Task description >>
Give again, word for word, each line from the top of the listing through the line that holds "STEER_Z = 640.0".

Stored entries
▼

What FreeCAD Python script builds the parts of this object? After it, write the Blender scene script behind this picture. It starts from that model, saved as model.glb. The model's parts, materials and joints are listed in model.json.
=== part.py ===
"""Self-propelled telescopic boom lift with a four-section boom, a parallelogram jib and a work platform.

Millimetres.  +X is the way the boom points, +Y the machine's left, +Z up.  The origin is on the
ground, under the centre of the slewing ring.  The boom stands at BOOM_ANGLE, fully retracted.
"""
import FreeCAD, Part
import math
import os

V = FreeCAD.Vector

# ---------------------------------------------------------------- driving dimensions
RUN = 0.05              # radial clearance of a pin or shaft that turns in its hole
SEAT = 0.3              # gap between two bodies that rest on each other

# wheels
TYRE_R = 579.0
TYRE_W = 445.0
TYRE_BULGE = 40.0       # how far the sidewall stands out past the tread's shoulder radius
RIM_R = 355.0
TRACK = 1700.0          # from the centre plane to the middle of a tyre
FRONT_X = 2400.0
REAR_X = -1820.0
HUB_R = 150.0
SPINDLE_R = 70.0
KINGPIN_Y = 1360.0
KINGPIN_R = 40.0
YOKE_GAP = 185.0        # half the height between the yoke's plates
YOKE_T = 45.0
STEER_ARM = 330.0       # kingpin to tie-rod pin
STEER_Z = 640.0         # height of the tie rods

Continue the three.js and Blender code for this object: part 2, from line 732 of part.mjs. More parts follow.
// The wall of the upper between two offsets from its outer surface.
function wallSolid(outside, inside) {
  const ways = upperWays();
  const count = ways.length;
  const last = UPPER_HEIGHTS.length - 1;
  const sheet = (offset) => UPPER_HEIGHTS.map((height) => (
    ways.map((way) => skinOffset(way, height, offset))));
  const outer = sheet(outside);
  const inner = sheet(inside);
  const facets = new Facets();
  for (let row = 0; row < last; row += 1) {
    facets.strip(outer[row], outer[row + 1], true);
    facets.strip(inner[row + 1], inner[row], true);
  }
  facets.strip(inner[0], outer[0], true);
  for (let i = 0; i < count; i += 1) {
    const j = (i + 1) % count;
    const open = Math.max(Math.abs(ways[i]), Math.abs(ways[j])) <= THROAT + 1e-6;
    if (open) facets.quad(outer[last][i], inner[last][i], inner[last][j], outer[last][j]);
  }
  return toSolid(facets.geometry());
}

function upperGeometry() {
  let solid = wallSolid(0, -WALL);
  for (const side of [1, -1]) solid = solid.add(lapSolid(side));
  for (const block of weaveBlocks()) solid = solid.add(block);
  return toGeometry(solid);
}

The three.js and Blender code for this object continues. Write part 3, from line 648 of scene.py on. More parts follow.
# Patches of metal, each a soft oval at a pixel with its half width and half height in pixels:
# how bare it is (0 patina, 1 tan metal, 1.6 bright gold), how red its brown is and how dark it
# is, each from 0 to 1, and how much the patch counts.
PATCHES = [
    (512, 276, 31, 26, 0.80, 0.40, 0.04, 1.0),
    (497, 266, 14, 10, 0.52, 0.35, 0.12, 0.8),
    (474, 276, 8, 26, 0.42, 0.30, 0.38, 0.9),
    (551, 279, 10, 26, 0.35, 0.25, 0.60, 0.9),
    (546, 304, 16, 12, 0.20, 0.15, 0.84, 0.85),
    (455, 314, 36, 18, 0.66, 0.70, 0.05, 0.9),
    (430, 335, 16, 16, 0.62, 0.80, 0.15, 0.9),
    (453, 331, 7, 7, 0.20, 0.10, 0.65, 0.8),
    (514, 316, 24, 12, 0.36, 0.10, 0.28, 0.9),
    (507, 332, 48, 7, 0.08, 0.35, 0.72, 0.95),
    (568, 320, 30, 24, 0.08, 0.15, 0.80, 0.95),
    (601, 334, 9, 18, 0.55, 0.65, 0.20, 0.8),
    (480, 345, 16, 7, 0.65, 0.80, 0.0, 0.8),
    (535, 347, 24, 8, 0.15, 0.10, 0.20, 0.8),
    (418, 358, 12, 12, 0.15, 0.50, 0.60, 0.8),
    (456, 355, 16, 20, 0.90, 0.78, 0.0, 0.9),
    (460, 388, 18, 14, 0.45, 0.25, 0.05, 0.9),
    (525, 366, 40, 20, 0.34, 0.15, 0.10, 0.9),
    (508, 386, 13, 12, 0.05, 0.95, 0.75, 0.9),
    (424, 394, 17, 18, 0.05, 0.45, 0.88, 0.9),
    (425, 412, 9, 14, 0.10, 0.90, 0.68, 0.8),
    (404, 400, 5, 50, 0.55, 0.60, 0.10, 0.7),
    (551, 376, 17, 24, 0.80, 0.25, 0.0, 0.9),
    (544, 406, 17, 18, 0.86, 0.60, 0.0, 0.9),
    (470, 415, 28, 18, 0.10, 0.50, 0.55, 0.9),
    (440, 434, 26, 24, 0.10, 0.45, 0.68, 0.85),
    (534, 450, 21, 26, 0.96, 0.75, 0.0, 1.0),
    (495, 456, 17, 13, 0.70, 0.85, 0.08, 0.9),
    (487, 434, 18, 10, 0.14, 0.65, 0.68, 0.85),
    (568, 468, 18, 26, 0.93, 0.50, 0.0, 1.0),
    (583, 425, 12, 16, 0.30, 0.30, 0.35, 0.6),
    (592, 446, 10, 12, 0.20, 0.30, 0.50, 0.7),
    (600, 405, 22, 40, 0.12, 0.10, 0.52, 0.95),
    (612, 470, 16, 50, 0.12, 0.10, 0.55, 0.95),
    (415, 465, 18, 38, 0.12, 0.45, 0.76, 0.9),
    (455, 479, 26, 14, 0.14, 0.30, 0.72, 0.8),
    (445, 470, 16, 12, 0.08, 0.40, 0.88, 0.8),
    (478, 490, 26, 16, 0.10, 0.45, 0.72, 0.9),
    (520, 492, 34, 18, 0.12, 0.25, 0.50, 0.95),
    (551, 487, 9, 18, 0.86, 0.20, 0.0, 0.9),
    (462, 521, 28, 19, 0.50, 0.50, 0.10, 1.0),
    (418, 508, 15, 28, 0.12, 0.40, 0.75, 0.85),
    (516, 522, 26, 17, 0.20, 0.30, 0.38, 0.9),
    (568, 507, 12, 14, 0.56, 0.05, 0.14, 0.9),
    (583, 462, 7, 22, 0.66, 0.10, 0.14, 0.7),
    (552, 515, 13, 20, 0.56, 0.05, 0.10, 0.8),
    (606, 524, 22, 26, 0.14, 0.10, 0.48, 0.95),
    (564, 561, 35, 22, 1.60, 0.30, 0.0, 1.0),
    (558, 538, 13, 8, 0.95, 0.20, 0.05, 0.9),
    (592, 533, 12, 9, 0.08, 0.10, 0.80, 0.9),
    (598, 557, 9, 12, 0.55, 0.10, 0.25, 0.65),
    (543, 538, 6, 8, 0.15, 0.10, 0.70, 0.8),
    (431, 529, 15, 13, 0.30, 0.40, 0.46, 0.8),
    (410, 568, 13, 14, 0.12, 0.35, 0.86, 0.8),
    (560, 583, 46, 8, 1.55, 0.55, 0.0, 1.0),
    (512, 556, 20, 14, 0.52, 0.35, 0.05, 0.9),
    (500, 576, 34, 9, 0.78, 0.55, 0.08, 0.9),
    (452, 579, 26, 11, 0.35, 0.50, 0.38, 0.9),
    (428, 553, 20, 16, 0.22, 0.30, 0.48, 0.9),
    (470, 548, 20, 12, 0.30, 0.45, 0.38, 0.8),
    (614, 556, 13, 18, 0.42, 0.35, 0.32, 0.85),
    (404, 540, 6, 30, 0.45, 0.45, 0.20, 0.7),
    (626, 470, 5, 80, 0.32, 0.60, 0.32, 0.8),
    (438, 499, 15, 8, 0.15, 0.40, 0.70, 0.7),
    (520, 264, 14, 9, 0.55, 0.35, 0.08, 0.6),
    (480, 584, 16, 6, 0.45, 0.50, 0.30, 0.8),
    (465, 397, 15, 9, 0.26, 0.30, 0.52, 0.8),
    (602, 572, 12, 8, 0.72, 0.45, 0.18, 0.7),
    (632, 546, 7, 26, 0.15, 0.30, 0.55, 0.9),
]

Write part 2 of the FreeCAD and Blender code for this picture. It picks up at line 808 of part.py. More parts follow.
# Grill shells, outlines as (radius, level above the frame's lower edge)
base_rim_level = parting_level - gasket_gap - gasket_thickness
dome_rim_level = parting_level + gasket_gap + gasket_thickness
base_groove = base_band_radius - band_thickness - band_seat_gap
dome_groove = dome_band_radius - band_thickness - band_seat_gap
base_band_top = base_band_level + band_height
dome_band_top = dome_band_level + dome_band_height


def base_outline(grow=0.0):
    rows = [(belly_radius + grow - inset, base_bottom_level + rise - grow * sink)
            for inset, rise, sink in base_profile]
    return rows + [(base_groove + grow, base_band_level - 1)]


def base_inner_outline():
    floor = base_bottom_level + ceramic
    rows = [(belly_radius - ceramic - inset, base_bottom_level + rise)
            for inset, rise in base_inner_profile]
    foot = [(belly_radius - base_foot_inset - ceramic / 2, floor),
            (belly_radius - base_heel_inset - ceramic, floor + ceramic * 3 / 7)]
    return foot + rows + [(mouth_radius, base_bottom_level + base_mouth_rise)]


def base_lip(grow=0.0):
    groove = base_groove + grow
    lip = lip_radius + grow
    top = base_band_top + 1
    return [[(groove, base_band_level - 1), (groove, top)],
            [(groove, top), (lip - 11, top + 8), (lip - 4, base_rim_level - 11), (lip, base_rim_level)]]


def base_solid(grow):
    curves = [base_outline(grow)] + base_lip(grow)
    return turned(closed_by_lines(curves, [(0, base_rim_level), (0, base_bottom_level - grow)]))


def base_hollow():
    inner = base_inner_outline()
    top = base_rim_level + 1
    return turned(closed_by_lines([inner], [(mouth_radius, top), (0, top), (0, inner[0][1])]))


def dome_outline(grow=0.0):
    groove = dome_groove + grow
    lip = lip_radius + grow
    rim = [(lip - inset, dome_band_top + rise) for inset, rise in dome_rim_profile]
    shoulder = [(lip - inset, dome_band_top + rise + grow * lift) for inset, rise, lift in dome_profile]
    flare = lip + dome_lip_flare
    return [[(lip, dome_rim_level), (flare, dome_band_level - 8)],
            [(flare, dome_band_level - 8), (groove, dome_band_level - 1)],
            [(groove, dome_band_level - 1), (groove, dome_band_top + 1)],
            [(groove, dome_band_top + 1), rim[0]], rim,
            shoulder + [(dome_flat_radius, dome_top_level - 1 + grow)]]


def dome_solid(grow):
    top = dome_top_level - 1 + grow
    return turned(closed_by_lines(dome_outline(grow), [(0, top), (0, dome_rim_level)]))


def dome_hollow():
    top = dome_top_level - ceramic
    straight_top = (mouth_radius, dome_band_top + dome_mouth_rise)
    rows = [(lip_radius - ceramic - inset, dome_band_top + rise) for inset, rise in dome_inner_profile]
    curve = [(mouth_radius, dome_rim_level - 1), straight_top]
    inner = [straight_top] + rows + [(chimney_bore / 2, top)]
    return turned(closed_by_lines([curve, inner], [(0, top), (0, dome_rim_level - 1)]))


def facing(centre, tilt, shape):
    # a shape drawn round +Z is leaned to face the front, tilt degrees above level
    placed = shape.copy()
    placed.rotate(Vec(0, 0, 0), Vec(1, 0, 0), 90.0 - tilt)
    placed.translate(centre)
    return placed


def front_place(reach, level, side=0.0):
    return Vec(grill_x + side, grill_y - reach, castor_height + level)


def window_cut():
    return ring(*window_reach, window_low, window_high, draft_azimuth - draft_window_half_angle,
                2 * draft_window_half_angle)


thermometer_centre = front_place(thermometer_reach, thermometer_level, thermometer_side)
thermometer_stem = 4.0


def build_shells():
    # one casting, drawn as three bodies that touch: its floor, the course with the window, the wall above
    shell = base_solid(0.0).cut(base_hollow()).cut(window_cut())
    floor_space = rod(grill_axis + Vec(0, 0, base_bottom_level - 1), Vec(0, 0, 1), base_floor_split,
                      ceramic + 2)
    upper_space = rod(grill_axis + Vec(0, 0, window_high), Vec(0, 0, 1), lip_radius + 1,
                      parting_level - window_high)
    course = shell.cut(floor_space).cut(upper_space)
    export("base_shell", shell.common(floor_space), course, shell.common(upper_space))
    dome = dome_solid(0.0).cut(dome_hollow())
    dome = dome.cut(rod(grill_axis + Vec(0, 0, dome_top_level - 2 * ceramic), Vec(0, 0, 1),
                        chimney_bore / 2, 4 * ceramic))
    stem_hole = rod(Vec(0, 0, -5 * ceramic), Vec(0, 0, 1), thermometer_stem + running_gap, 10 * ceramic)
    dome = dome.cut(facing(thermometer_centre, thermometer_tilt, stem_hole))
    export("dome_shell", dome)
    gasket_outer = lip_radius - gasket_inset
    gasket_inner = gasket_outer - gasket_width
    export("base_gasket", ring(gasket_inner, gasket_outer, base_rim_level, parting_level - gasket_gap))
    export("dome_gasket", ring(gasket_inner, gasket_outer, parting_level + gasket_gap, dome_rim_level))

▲

Result >>
What FreeCAD Python script builds the parts of this object? After it, write the Blender scene script behind this picture. It starts from that model, saved as model.glb. The model's parts, materials and joints are listed in model.json.
=== part.py ===
"""Self-propelled telescopic boom lift with a four-section boom, a parallelogram jib and a work platform.

Millimetres.  +X is the way the boom points, +Y the machine's left, +Z up.  The origin is on the
ground, under the centre of the slewing ring.  The boom stands at BOOM_ANGLE, fully retracted.
"""
import FreeCAD, Part
import math
import os

V = FreeCAD.Vector

# ---------------------------------------------------------------- driving dimensions
RUN = 0.05              # radial clearance of a pin or shaft that turns in its hole
SEAT = 0.3              # gap between two bodies that rest on each other

# wheels
TYRE_R = 579.0
TYRE_W = 445.0
TYRE_BULGE = 40.0       # how far the sidewall stands out past the tread's shoulder radius
RIM_R = 355.0
TRACK = 1700.0          # from the centre plane to the middle of a tyre
FRONT_X = 2400.0
REAR_X = -1820.0
HUB_R = 150.0
SPINDLE_R = 70.0
KINGPIN_Y = 1360.0
KINGPIN_R = 40.0
YOKE_GAP = 185.0        # half the height between the yoke's plates
YOKE_T = 45.0
STEER_ARM = 330.0       # kingpin to tie-rod pin
STEER_Z = 640.0         # height of the tie rods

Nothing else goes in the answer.